6 thoughts on “When did the rot set in?”

  1. If I were not a pessimist, Mr Boot, I would draw the obvious conclusion from your article (which I do not claim to have understood correctly), that the ills of humanity can be reliably traced backwards in time, ad infinitum. Either that or they started with Christianity.

  2. I prefer to think WW1 for Western civilization was the beginning. Prior to 1914 it was thought the Western nations of Europe and North America had found the answers to the plight of human kind. Enough education, good governance, technology and all problems could be solved given enough expenditure of time and money. Then the war and after four years all confidence lost and never seemed to be regained.

  3. For people of my generation it would have to be 9/11- I was 8 at the time and in truth don’t remember the day itself. But it has often seemed to be the catalyst for all sorts of unpleasantness.

  4. Surely part of dismantling of Western thinking was Charles Darwin and Alfred Russel Wallace theories that man was not created in the image of God, but rather evolved from apes. With God disposed of everything is just one big fluke, life a random event, and eternity has no consequences. With no all-seeing eternal creator people can get away with whatever, just don’t have civil authorities catch you… unless they also have no conscience and take bribes.

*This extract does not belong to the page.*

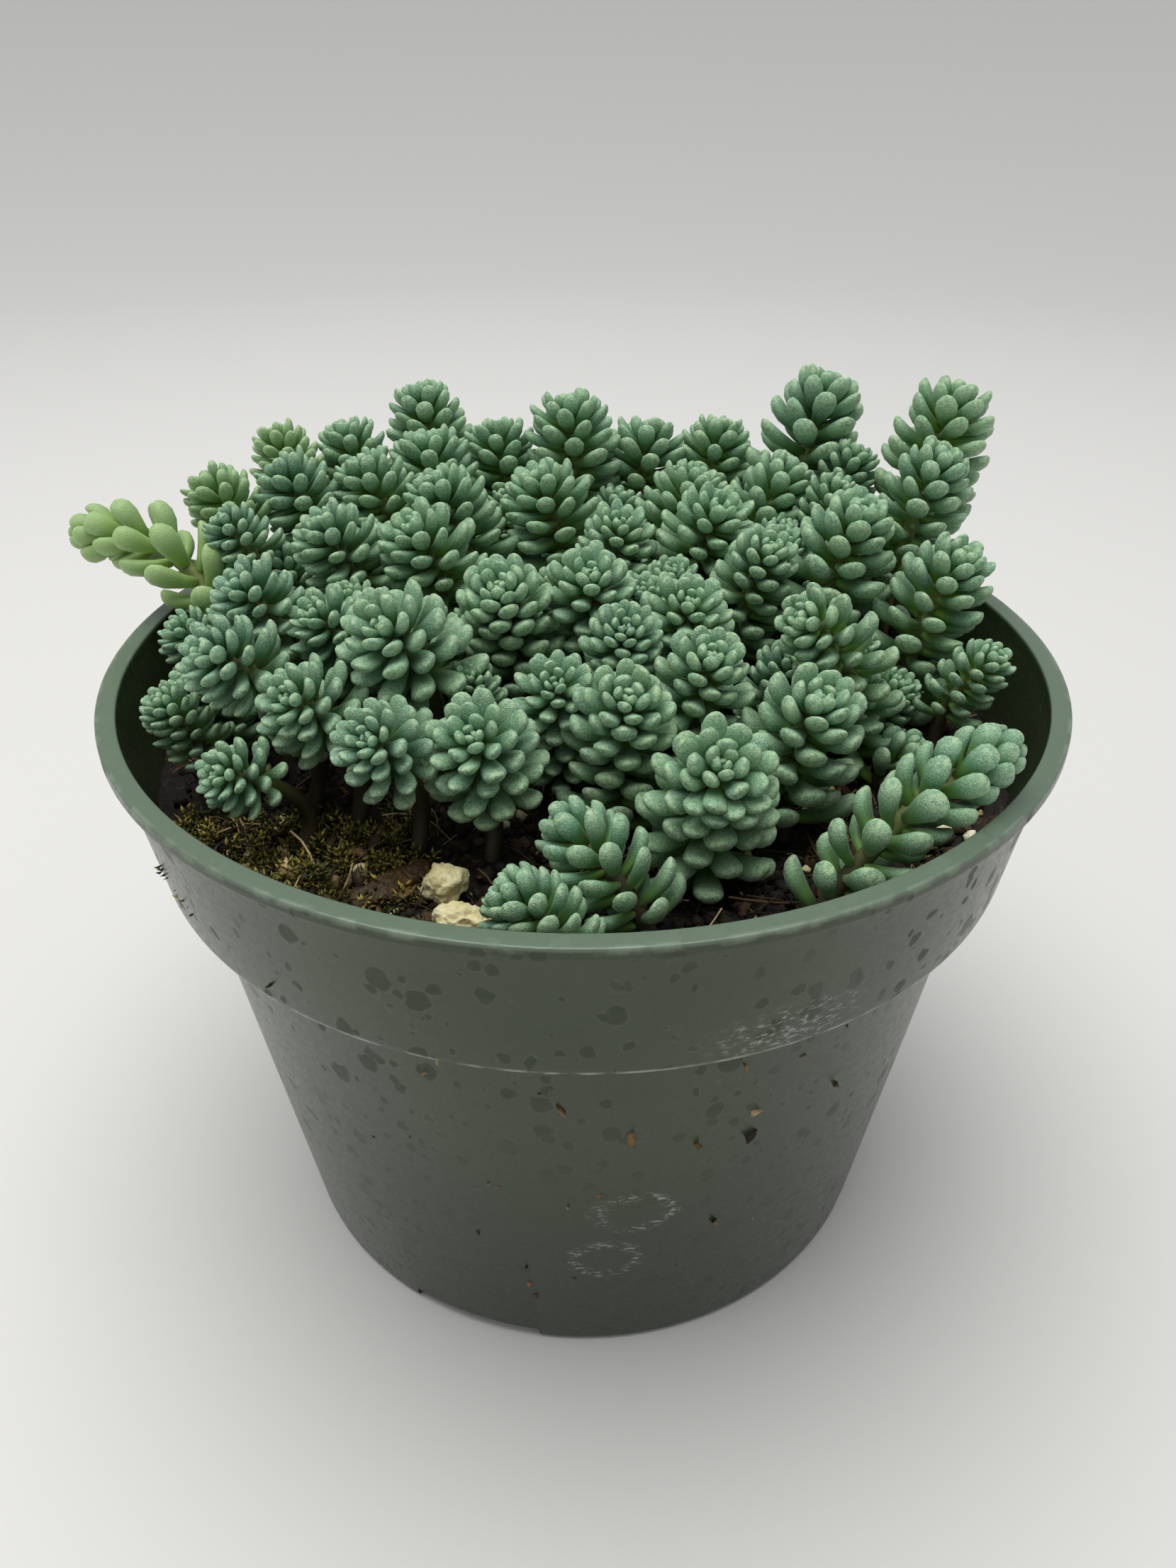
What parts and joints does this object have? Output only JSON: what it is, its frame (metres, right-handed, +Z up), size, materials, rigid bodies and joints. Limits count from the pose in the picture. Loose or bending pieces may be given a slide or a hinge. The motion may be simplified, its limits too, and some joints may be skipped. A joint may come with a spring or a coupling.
{
  "type": "potted sedum",
  "caption": "Cushion of small blue-green stonecrop rosettes growing in peat in a round dark green plastic nursery pot with a collar, lip and drainage gaps.",
  "frame": {"origin": "on the pot's axis, on the surface that the pot stands on", "axes": "+Z up along the pot's axis; -Y is the front, where the soil shows; +X is right seen from the front"},
  "size_m": [0.164, 0.152, 0.139],
  "materials": {
    "pot_plastic": "dark green moulded polypropylene, water-spotted, satin",
    "soil": null,
    "leaf": null,
    "perlite": "rough chalky cream grains",
    "moss": "damp olive moss",
    "bark": "damp red-brown bark"
  },
  "bodies": {
    "root": {"pot": "pot_plastic", "soil": "soil", "perlite_lump_large": "perlite", "perlite_lump_front": "perlite", "moss_patch": "moss", "bark_chip": "bark", "shoot_back_1": "leaf", "shoot_back_2": "leaf", "shoot_back_3": "leaf", "shoot_back_4": "leaf", "shoot_back_5": "leaf", "shoot_back_6": "leaf", "shoot_back_7": "leaf", "shoot_back_8": "leaf", "shoot_back_9": "leaf", "shoot_back_10": "leaf", "shoot_back_11": "leaf", "shoot_back_12": "leaf", "shoot_back_13": "leaf", "shoot_middle_1": "leaf", "shoot_middle_2": "leaf", "shoot_middle_3": "leaf", "shoot_middle_4": "leaf", "shoot_middle_5": "leaf", "shoot_middle_6": "leaf", "shoot_middle_7": "leaf", "shoot_middle_8": "leaf", "shoot_middle_9": "leaf", "shoot_middle_10": "leaf", "shoot_middle_11": "leaf", "shoot_middle_12": "leaf", "shoot_middle_13": "leaf", "shoot_middle_14": "leaf", "shoot_left_1": "leaf", "shoot_left_2": "leaf", "shoot_left_3": "leaf", "shoot_left_4": "leaf", "shoot_left_5": "leaf", "shoot_left_6": "leaf", "shoot_left_7": "leaf", "shoot_left_8": "leaf", "shoot_left_9": "leaf", "shoot_left_10": "leaf", "shoot_right_1": "leaf", "shoot_right_2": "leaf", "shoot_right_3": "leaf", "shoot_front_1": "leaf", "shoot_front_2": "leaf", "shoot_front_3": "leaf", "shoot_front_4": "leaf", "shoot_front_5": "leaf", "shoot_front_6": "leaf", "shoot_front_7": "leaf", "shoot_front_8": "leaf", "shoot_trailing_left": "leaf", "shoot_leaning_right": "leaf", "shoot_facing_front": "leaf", "shoot_reclining_right": "leaf", "shoot_low_front": "leaf", "shoot_low_front_left": "leaf"}
  },
  "joints": []
}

    1. This was obviously a huge factor. The revelations delivered by the naturalists shook the Victorian world to the core, driving the likes of John Ruskin to the brink of madness. That theory (fact?) has done untold damage to European man, resulting in the uprecedented carnage of WW1 and the ever increasing nihilism of a good deal of culture ever since. Most Americans were able to ignore it for decades, thus preserving a good deal of their invigorating religiosity. Alas, the New-Atheism of the early twenty-first century has largely put paid to that. With nothing but the quavering voice of William Lane Craig to stem the avalanche.